After graduating from McGill with a major in urban geography, she earned a master’s degree in city planning from MIT. She then worked at a Boston non-profit that was building housing for people with mental illnesses and a history of homelessness. “That felt like a really good mix between my goal to help cities be better and to help people, but also for my role to be around the financing and structuring, and intergovernmental side.” Eventually, she moved to New York.
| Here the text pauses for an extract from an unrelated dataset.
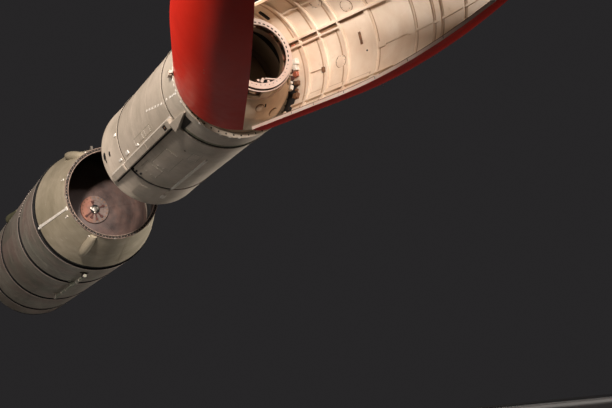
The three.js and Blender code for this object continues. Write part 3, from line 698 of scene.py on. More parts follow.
def first_stage_fittings():
    front = S1_RIM - S1_RIM_DEPTH - 0.004
    back = S1_SHOULDER + BAND_WIDTH + 0.013
    strip = Shape()
    strip.bar(first_skin, (back, front), S1_STRIP_AZIMUTH, 0.044, 0.015, 0.005, low=0.0005)
    for station in (back + 0.025, front - 0.035):
        strip.bar(first_skin, (station - 0.025, station + 0.025), S1_STRIP_AZIMUTH, 0.060, 0.010, 0.003,
                  low=0.0005)
    strip.rivets(first_skin, spread(back + 0.05, front - 0.07, 26), [S1_STRIP_AZIMUTH], lift=0.015)
    piece(strip, "first_stage_strip_cover", "first_stage", "white", "first_stage_strip")

    studs = Shape()
    for azimuth, station in (
            (207, -5.33), (163, -5.30), (241, -5.31), (118, -5.32), (20, -5.33), (320, -5.3)):
        studs.stud(first_skin, station, azimuth, 0.016, 0.012, 20)
        studs.bar(first_skin, (station - 0.085, station - 0.02), azimuth, 0.014, 0.006, low=0.0)
    oval = S1_SHOULDER + BAND_WIDTH / 2 + 0.028
    turn = S1_STRIP_AZIMUTH + 0.6
    studs.block(at(oval, first_skin(oval) + 0.010, turn), outward(turn + 90), outward(turn),
                (0.030, 0.040, 0.012), 0.004)
    piece(studs, "first_stage_bay_studs", "first_stage", "white")

    azimuth, centre, radius = PIPE_AZIMUTH, 1.065, 0.025
    pipe = Shape()
    pipe.tube([at(s, centre, azimuth) for s in spread(-9.020, -6.600, 26)], radius, 20)
    for station in (-8.985, -8.40, -8.06, -7.22, -7.02, -6.64):
        ends = [at(station + way * 0.028, centre, azimuth) for way in (-1, 1)]
        pipe.tube(ends, radius + 0.004, 20, mark=2)
    low, high = S1_RADIUS + SEAT, centre + 0.022
    for station, mark in ((-8.90, 2), (-7.59, 0), (-6.70, 3)):
        pipe.pad(station, (low + high) / 2, azimuth, (0.066, 0.066, high - low), 0.008, mark)
        for turn in (azimuth - 2.9, azimuth + 2.9):
            spot = at(station, S1_RADIUS + 0.006, turn)
            pipe.block(spot, AXIS, outward(turn), (0.066, 0.034, 0.010), mark=mark)
            pipe.bolt(spot + outward(azimuth) * 0.005, outward(turn), 0.007, mark=2)
    piece(pipe, "first_stage_pipe", "first_stage", "pipe_paint joint_black bright dark_metal",
          "first_stage_external_pipe")

    outline = [
        (0.0, 0.0), (0.0, 0.014), (0.01, 0.018), (0.15, 0.030), (0.30, 0.046), (0.45, 0.064),
        (0.60, 0.081), (0.68, 0.0875), (0.73, 0.089), (0.76, 0.084), (0.785, 0.068), (0.797, 0.040),
        (0.800, 0.0),
    ]
    cover = Shape()
    cover.drop(outline, -8.550, S1_RADIUS - 0.006, 0.0, COVER_AZIMUTH)
    for way in (-1, 1):
        for station, reach in zip(spread(-8.80, -9.28, 9), spread(0.052, 0.100, 9)):
            cover.bolts(station, S1_RADIUS, [COVER_AZIMUTH + way * math.degrees(reach)], 0.006, mark=1)
    piece(cover, "first_stage_side_fairing", "first_stage", "olive_paint steel",
          "first_stage_side_cover")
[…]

Before taking on her current gig, Katz was the executive director of the Citizens Housing & Planning Council (CHPC), an 80-year-old research and advocacy organization focused on housing and planning issues in New York City. The CHPC prioritized taking ideas from other urban areas – she learned, for instance, that Toronto had a robust basement apartment program, peeling back “the regulatory thicket” in order to make those flats safe and legal. After four years in that advocacy world telling people what they needed to do better, she was invited to put what she had learned into practice as New York’s chief housing officer.

Katz remembers what it was like to live in “a somewhat depressed” Montreal in the nineties. She remembers landlords offering her and her three roommates one or two months of free rent – and they were college kids, not exactly the most coveted of tenants.  Renters not only had “a lot of rights, they had a lot of choices. And certainly today in New York, that’s less true,” she says.

It won’t be easy, but Jessica Katz is determined to help change that.